Equipment Setup: Cut old belts into 14" belt lengths. Put red tape on the tips of four of them (labels them and helps prevent unraveling). Use black tape another four pieces. Make as many 8 piece sets as you need. Divide students into two teams (may also team students against parents). Each student will place belt pieces of the same color under the current belt (2 in front and 2 in back). Rules: no punching, kicking, biting, choking, or crying. May only use open hand block or parry to avoid their pieces from being taken. Call everyone to Attention! bow! Fighting stance! and Begin! Students try to pull all of the opponents’ belt pieces and throw them on the floor. Winning teams advance to new levels just like sparring DO AS MANY ROUNDS AS YOU NEED TO GET A CHAMPION. Replace any missing pieces before next match.

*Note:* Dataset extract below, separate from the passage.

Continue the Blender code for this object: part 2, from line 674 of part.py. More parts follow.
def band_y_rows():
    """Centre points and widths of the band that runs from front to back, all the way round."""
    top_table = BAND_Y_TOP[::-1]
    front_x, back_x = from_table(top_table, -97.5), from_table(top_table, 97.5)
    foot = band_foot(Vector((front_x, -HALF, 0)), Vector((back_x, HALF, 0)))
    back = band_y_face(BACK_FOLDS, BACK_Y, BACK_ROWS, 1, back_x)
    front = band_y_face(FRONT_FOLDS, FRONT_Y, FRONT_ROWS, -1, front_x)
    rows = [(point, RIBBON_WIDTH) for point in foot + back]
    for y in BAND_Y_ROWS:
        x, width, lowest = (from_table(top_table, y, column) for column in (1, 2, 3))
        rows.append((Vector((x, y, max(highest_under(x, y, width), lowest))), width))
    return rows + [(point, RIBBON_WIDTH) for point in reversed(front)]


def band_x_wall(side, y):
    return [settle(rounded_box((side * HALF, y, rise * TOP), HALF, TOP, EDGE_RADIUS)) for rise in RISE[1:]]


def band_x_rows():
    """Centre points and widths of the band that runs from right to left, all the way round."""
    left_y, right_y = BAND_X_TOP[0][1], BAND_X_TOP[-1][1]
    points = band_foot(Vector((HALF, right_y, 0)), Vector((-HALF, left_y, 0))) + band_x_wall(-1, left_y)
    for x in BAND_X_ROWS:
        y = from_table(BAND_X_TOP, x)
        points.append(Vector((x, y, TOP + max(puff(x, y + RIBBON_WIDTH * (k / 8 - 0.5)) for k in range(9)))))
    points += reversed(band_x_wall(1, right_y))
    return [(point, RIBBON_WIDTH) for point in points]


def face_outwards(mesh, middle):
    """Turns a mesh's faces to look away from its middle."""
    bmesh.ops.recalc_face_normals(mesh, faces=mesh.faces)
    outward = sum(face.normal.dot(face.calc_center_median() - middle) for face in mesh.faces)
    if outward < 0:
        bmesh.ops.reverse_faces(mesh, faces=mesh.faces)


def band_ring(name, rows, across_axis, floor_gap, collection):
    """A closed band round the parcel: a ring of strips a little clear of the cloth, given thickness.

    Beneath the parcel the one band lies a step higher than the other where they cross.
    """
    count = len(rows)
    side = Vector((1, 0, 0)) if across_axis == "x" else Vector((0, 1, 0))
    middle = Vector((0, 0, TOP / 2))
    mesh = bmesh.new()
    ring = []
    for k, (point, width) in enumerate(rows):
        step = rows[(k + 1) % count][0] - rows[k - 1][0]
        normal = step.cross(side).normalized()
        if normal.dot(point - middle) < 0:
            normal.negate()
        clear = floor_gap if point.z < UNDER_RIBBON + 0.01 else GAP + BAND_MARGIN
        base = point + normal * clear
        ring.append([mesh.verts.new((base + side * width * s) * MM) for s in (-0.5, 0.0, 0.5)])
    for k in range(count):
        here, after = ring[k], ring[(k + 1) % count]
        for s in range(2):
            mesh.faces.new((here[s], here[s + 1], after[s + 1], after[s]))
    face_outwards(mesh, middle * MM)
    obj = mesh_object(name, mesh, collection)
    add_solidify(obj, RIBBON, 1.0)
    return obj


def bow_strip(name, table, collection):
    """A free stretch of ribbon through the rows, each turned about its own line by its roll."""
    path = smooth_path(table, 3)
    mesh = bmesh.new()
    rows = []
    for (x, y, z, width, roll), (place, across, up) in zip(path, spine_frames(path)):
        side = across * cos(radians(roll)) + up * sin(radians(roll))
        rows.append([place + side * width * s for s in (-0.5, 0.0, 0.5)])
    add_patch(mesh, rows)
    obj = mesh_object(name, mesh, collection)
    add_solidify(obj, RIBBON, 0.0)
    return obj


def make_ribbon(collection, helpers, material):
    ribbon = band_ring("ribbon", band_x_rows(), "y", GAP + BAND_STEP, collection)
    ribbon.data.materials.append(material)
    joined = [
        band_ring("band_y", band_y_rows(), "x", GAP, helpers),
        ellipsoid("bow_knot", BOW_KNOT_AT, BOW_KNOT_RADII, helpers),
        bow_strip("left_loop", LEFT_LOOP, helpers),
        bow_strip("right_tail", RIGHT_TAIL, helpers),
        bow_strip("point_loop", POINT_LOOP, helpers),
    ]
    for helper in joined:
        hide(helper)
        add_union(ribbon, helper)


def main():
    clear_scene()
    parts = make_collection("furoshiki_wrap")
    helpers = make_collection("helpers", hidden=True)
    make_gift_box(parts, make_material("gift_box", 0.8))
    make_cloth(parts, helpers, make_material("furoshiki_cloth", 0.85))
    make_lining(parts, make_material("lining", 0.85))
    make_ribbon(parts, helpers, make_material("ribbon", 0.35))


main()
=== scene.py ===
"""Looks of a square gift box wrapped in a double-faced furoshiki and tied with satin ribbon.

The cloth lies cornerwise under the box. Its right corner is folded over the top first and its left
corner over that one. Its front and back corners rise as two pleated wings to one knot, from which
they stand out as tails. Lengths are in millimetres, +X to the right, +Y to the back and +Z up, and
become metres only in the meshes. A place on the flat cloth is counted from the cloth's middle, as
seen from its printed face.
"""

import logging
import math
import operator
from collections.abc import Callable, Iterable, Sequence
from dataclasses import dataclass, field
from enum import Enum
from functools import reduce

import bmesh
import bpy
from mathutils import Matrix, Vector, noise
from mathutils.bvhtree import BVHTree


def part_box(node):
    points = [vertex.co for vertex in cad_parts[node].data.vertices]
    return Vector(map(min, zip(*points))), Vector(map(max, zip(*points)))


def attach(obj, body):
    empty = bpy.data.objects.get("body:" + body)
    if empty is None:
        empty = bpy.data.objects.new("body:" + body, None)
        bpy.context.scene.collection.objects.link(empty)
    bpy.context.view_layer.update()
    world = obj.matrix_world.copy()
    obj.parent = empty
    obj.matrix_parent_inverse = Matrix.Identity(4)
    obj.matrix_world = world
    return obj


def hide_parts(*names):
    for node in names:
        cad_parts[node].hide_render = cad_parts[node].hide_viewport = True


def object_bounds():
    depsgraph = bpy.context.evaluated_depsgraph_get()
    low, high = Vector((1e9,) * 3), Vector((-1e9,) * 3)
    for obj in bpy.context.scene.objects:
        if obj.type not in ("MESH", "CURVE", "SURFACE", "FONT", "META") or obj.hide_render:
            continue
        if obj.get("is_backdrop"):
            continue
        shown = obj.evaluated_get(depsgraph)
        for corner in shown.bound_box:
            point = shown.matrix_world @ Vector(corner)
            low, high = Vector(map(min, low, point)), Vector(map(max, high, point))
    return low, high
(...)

Ribbon Sparring Cut 4" lengths of a durable type of ribbon. Place a small piece double-sided tape the top of each ribbon. Stick a ribbon over each child's solar plexus. Student’s spar by trying to grab the opponent’s ribbon. For longer rounds, you may add a ribbon to one or two shoulders or to the back (for students who continually turn their backs to opponents). Exercise is excellent for teaching timing and movement, since grabbing motion is similar to punching.
Through the loop
Line up students. Staff personnel on each end of a long rope turn it in the direction of the line of students. One at a time, each student tries to run through the rope without being hit by the rope. If rope touches them, they are out. As the students get better in their timing, the speed of the turning may be increased.
A Taekwondo version of Simon Says. Instruct the class not to move or speak unless "Master says" to do so. Take the children through various movements, attempting to trick them along the way. They are to sit down if they move or speak inappropriately. Note: In this drill, as well as all others, make sure the children understand and play by the honor system. The honor system means that the children do not wait for the instructor to tell them they are out. They sit down on their own, as they know they have made a mistake; knowing that it does not mean a thing to win a game dishonestly. It is much better to be the first one sitting down honestly, than it would be to the last one standing and have cheated along the way.